Es wäre schön, so eine Teilnehmerin, wenn man sich nachher auch noch trifft. Viele Fitness-Institute haben da schon vorgesorgt. Nach der Geburt gibt es Kurse für Frauen, die nicht schwanger sind. Die machen bestimmt genauso viel Spaß. Das zeigt allein der Blick in den Pool am nächsten Tag. Dort hüpfen, schwitzen und trainieren sie – Frauen, erste Mütter, mehrfache Mütter und wer weiß, vielleicht rechnet irgendeine gerade aus, wann sie den Kurs wechselt. Aqua-Training für Schwangere …
Aqua-Aerobic
Aus dem Aerobic kommen die Bewegungsabläufe. Sie wurden fürs Wasser abgewandelt und nutzen den Wasserwiderstand aus. Konkret bedeutet das: Nicht nur Bewegungen gegen die Schwerkraft – auf dem Land sind das die Bewegungen nach oben – brauchen Kraft, auch die gegenläufigen Bewegungen fressen Power. Beides ist also anstrengend: Der Weg weg von der Ausgangsposition und der Weg wieder zurück zur Ausgangsposition. Bewegungsabläufe wie z.B. Hüpfen oder Springen trauen sich an Land oft nur sportliche Menschen zu … Im Wasser können auch untrainierte, ältere oder übergewichtige Menschen loslegen. Ganze Muskelgruppen und bestimmte Bewegungskoordinationen werden verletzungsfrei trainiert.
Aqua-Gymnastik
Wo genau setze ich die Grenze? Alles eine Definitionsfrage. Auch hier wird im Wasser trainiert. Es geht im Allgemeinen ruhiger zu. Dehnende Übungen wechseln mit kräftigenden Übungen ab. Benutzt werden Wasserhanteln, Bälle und Flossenhandschuhe, die Kondition spielt hier eine untergeordnete Rolle.
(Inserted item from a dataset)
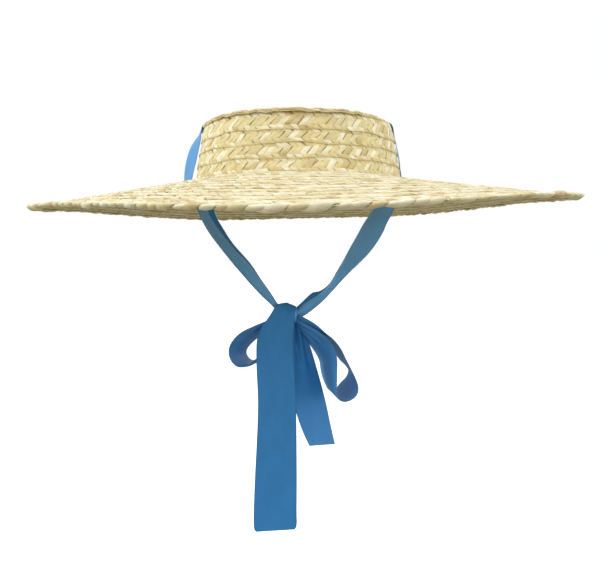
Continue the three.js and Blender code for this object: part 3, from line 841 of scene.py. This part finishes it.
def satin_look(name, colour, reverse):
    """Blue satin in the ribbon's own across and along millimetres, paler on its reverse."""
    made, tree, out = new_material(name)
    given = add_node(tree, "ShaderNodeAttribute", {"attribute_name": "marks"})
    marks = given.outputs["Vector"]
    split = add_node(tree, "ShaderNodeSeparateXYZ", Vector=marks)
    turns = times(tree, split.outputs["Y"], TURN / RIB_STEP)
    rib = add_node(tree, "ShaderNodeMath", {"operation": "SINE"}, i0=turns).outputs[0]
    uneven = use_group(tree, grain, Marks=marks, Scales=(0.25, 1.6, 1.0), Detail=3.0,
                       Roughness=0.5)["Height"]
    slow = use_group(tree, grain, Marks=marks, Scales=(0.06, 0.03, 1.0), Detail=2.0,
                     Roughness=0.5)["Height"]
    edge = use_group(tree, edges, Marks=marks, Start=18.4, End=19.6, Depth=0.82)["Shade"]
    tone = remap(tree, uneven, (0.2, 0.8), (0.93, 1.07))
    drift = remap(tree, slow, (0.3, 0.7), (0.94, 1.06))
    shade = times(tree, edge, tone, drift)
    side = mix_colours(tree, given.outputs["Alpha"], (*reverse, 1), (*colour, 1))
    height = add_node(tree, "ShaderNodeMath", {"operation": "ADD"}, i0=rib, i1=uneven)
    bump = add_node(tree, "ShaderNodeBump", Strength=0.25, Distance=0.00012, Height=height.outputs[0])
    satin = add_node(tree, "ShaderNodeBsdfPrincipled", Base_Color=shaded(tree, side, shade),
                     Roughness=remap(tree, uneven, to=(0.38, 0.52)), Normal=bump.outputs[0])
    satin.inputs["Specular IOR Level"].default_value = 0.2
    satin.inputs["Sheen Weight"].default_value = 0.3
    satin.inputs["Sheen Roughness"].default_value = 0.32
    satin.inputs["Sheen Tint"].default_value = (0.25, 0.8, 1, 1)
    tree.links.new(satin.outputs[0], out.inputs[0])
    return made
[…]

Aqua-Aerobic für Schwangere ist meistens eine Mischform aus den beiden Typen:
Die Leichtigkeit im Wasser, kein Verletzungsrisiko und die Schonung für Sprung- und Kniegelenke machen diese Sportart so ideal für Schwangere. Idealerweise werden Übungen aus dem klassischen Beckenbodentraining integriert. In manchen Kursen wird auch die Atmung trainiert.